Il video riprende la dinamica, non la disperazione. Nelle immagini non si vedono corpi straziati o sangue e né si ascoltano lamenti o urla disperate. Fosse stato così, come già successo, non lo avremmo pubblicato. Il video in questione immortala la dinamica dello scontro e può essere un documento importante per chi sta conducendo le indagini sull’incidente. Da padre, avrei preferito sapere, piuttosto che vivere col rimorso di dover inseguire la verità. In questa storia e nelle altre delicate che vi raccontiamo, i like non c’entrano niente. Non ci vedrete mai sventolare la schermata delle visualizzazioni ottenute con la morte. La decisione di rendere pubblico il video, sta piuttosto nella voglia di contribuire alla ricerca della verità, per quell’insana voglia di approfondire ciò che accade, evitando di trasformarci tutti in veline.

Infine, due considerazioni sul nostro moribondo mestiere, quello del cronista, scaturite dal commento su Facebook del direttore di una testata online e dalla telefonata di un noto fotoreporter barese. Il primo ha scritto che per scelta ha dato la notizia sull’incidente abbinata volutamente a una foto di repertorio. Un incidente, tra l’altro mortale, raccontato con un’immagine di repertorio: abominio della cronaca.

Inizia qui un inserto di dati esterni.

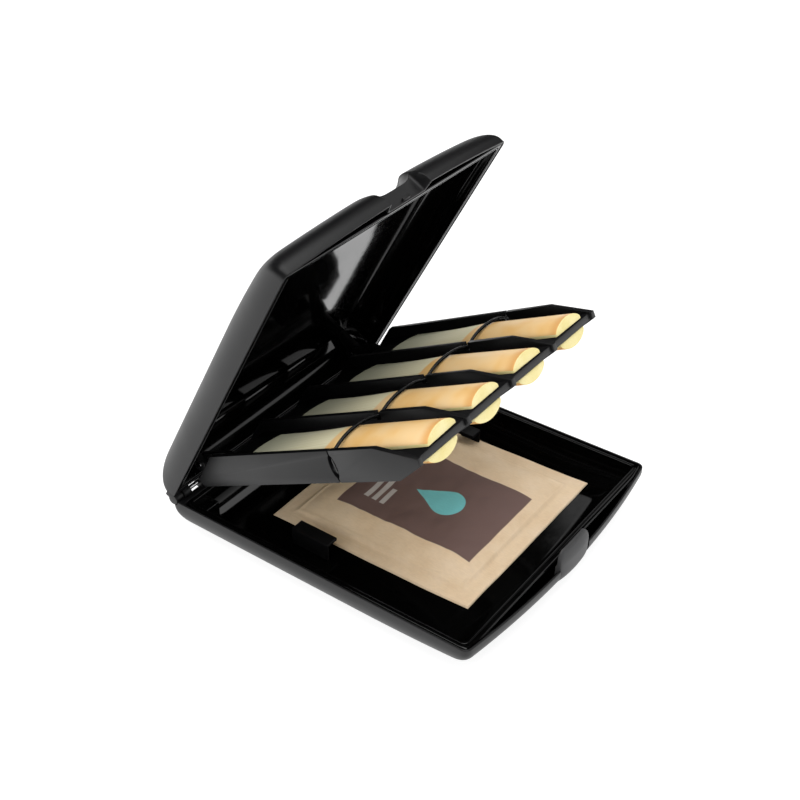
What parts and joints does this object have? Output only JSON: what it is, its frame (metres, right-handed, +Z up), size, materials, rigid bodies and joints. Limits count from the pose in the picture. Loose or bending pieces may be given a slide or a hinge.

L’altro, invece, qualche ora dopo mi ha chiamato al telefono raccontando di essersi pentito. Ma pentito per cosa cosa? Per aver sottovalutato l’incidente, avendo quindi scelto di non andare sul posto a fare qualche scatto allo schianto mortale. La morte di un ragazzo di 17 anni, non può essere annoverato come uno dei tanti da viabilità e traffico. Nel giornalismo, così come nella vita, siamo noi a decidere ciò che siamo o vogliamo diventare. Dal canto nostro, abbiamo scelto da sempre di non essere ipocriti, anche quando sarebbe più comodo mettere foto di repertorio o starsene a dormire, evitando minacce di morte, querele e immani rotture di scatole.

A differenza di tante altre storie, questa può avere un epilogo reale, non solo immaginato o ricostruito, spesso con elementi superficiali o confusi. Non abbiamo espresso idee, solo raccontato i fatti. Fatti a cui non si può fuggire.